Sampling Distributions¶

Sampling Distributions for Sample Means¶

Take all possible samples of size \(n\) from a population and calculate the sample mean \(\overline{x}\) for each, all possible values of the sample mean are calculated

Parameters of Sampling Distributions for Sample Means¶

Mean = \(\mu\)
Standard deviation = \(\dfrac{\sigma}{\sqrt{n}}\)
Standardized \(z\)-score = \(\dfrac{\overline{x} - \mu}{\frac{\sigma}{\sqrt{n}}}\)

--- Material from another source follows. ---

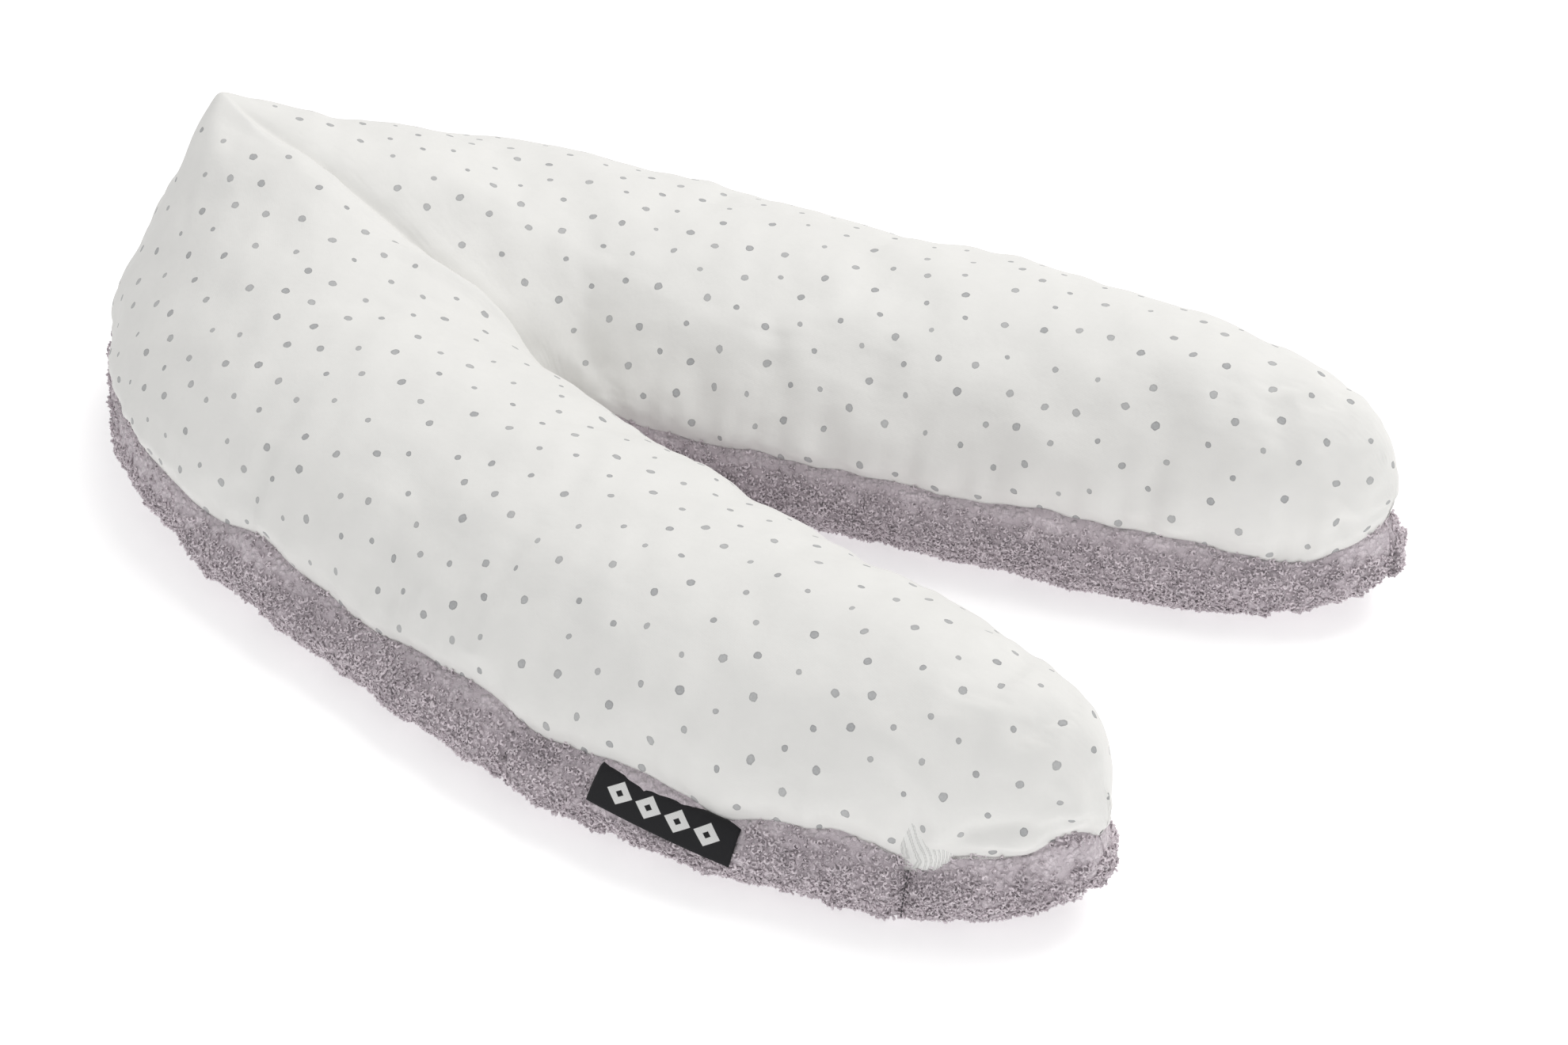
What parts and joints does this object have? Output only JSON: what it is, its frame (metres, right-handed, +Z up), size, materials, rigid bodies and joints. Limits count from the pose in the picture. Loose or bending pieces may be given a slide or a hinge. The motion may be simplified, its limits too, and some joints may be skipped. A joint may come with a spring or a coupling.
{
  "type": "nursing pillow",
  "caption": "Soft crescent nursing pillow folded into a V, with a dotted cotton top, a fleece base, a zipped removable cover and a filled inner cushion.",
  "frame": {"origin": "on the floor, at the middle of the bounding box", "axes": "+X out of the V's mouth towards the tips, +Z up; the front arm with the woven label is at -Y, the rear arm with the zip at +Y"},
  "size_m": [0.847, 0.5448, 0.2042],
  "materials": {
    "dotted_cotton": "plain woven off-white cotton with small irregular grey dots",
    "fleece": "curly teddy fleece in mauve grey",
    "overlock_thread": "overlocked fabric edge",
    "casing_cotton": "thin plain woven cotton",
    "fibre_filling": "loose fibre filling",
    "zip_tape": "woven polyester tape",
    "zip_coil": "polyester coil",
    "zip_metal": "enamelled zinc in light grey",
    "label_weave": "damask-woven black ribbon with a white motif",
    "care_satin": "white satin ribbon"
  },
  "bodies": {
    "front_arm": {"cover_top_front": "dotted_cotton", "cover_base_front": "fleece", "seam_allowance_front": "overlock_thread", "casing_top_front": "casing_cotton", "casing_base_front": "casing_cotton", "filling_front": "fibre_filling", "woven_label": "label_weave"},
    "rear_arm": {"cover_top_rear": "dotted_cotton", "cover_base_rear": "fleece", "seam_allowance_rear": "overlock_thread", "casing_top_rear": "casing_cotton", "casing_base_rear": "casing_cotton", "filling_rear": "fibre_filling", "zip_tape_upper": "zip_tape", "zip_tape_lower": "zip_tape", "zip_coil_upper": "zip_coil", "zip_coil_lower": "zip_coil", "zip_top_stop_upper": "zip_metal", "zip_top_stop_lower": "zip_metal", "zip_bottom_stop": "zip_metal", "care_label": "care_satin"},
    "slider": {"zip_slider": "zip_metal"},
    "pull_tab": {"zip_pull_tab": "zip_metal"}
  },
  "joints": [
    {"name": "fold_open", "type": "hinge", "parent": "front_arm", "child": "rear_arm", "pos_m": [-0.4235, 0, 0.062], "axis": [0, 0, 1], "range_deg": [0, 30]},
    {"name": "zip_slide", "type": "slide", "parent": "rear_arm", "child": "slider", "axis": [-0.9836, -0.1805, 0], "range_m": [0, 0.24]},
    {"name": "pull_tab_swing", "type": "hinge", "parent": "slider", "child": "pull_tab", "pos_m": [0.03715, 0.26759, 0.062], "axis": [0, 0, -1], "range_deg": [0, 170]}
  ]
}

Normality of Sampling Distributions for Sample Means¶

If the population is normally distributed, the sampling distribution for sample means is normally distributed

Central Limit Theorem¶

If a population is not normally distributed

A large enough random sample of size \(n \geq 30\) is taken while sample values are independent

Then the sampling distribution for sample means is approximately normally distributed

Sampling Distributions for Differences in Sample Means¶

One-Sample Problem¶

When one random sample of size \(n\) has been taken from one population

Two-Sample Problem¶

If one random sample of size \(n_1\) is taken from one population, then a different random sample of size \(n_2\) is taken from a different population that is independent to the first population

Parameters of Sampling Distribution for Differences in Sample Means¶

Mean = \(\mu_1 - \mu_2\)
Standard deviation = \(\sqrt{\dfrac{\sigma_1^2}{n_1} + \dfrac{\sigma_2^2}{n_2}}\)
- Sampling with replacement or each sample size is less than 10% of the population size
- Otherwise, \(\sigma\) will be smaller
Standardized \(z\)-score = \(\dfrac{(\overline{x_1} - \overline{x_2}) - (\mu_1 - \mu_2)}{\sqrt{\dfrac{\sigma_1^2}{n_1} + \dfrac{\sigma_2^2}{n_2}}}\)

Normality of Sampling Distributions for Differences in Sample Means¶

If two independent populations are normally distributed, the sampling distribution for differences in sample means is also normally distributed

Sampling Distributions for Sample Proportions¶

Population proportion, \(p\), is the percentage of success
\(n\) is the sample size
\(X\) is the number of successes in a sample, following binomial distribution
Sample proportion \(\hat{p} = \dfrac{X}{n}\)

If

\(np \geq 10\)
\(n(1-p) \geq 10\)

Then \(\hat{p}\)

Normally distributed
Mean = \(p\)
Standard deviation = \(\sqrt{\dfrac{p(1-p)}n}\)
\(z\)-score = \(\dfrac{\hat{p} - p}{{\sqrt{\dfrac{(1-p)}{n}}}}\)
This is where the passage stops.